Scenario A: Sticky inflation, slower easing
If CPI or subsequent inflation prints surprise higher, the market can price fewer cuts and push front-end yields up quickly. The curve may steepen or flatten depending on whether the long end believes inflation risk is returning or growth risk is rising.

Scenario B: Disinflation resumes, “hold then cut” remains intact
If CPI aligns with expectations and follow-through data confirms cooling pressures, the market can keep a gradual easing path while volatility compresses. In that regime, carry and roll-down strategies often regain appeal—but only if risk is contained.

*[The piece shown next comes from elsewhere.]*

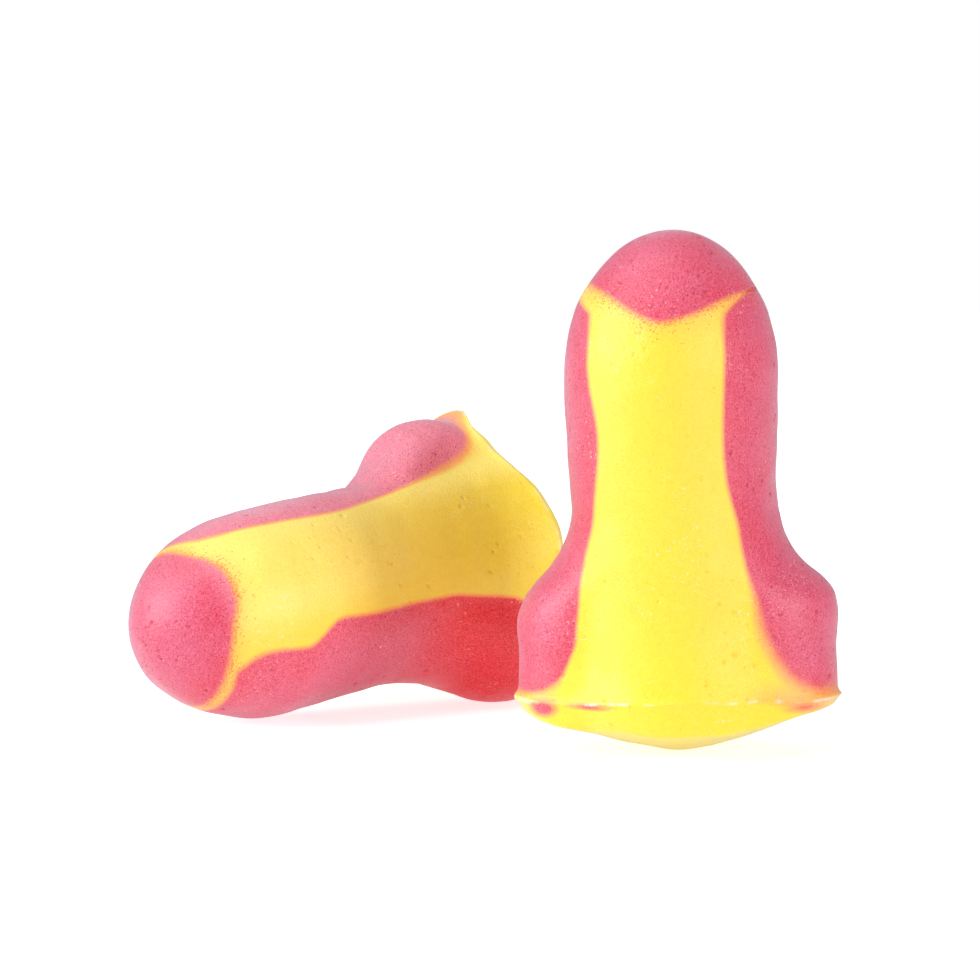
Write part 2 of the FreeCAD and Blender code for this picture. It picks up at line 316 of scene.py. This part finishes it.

Scenario C: Growth re-accelerates, term premium rises
Even without inflation re-accelerating, stronger growth can lift long-end yields via term premium and issuance absorption concerns. This is where “rates up” doesn’t necessarily mean “policy tighter”—it can simply mean “duration demands a higher price.”

What he’s watching next

Axel’s near-term checklist is deliberately boring—because boring inputs often produce violent curve moves:

  • Today’s CPI and how the market behaves after the first 30 minutes
  • Fed communication that clarifies “pause” vs. “more cuts”
  • Auction outcomes and any signs of digestion stress
  • Whether the curve’s positive slope persists or snaps back

His bottom line: when policy is near neutral and data is noisy, process beats prediction—trend identification plus capital discipline is how a rates view survives real-world volatility.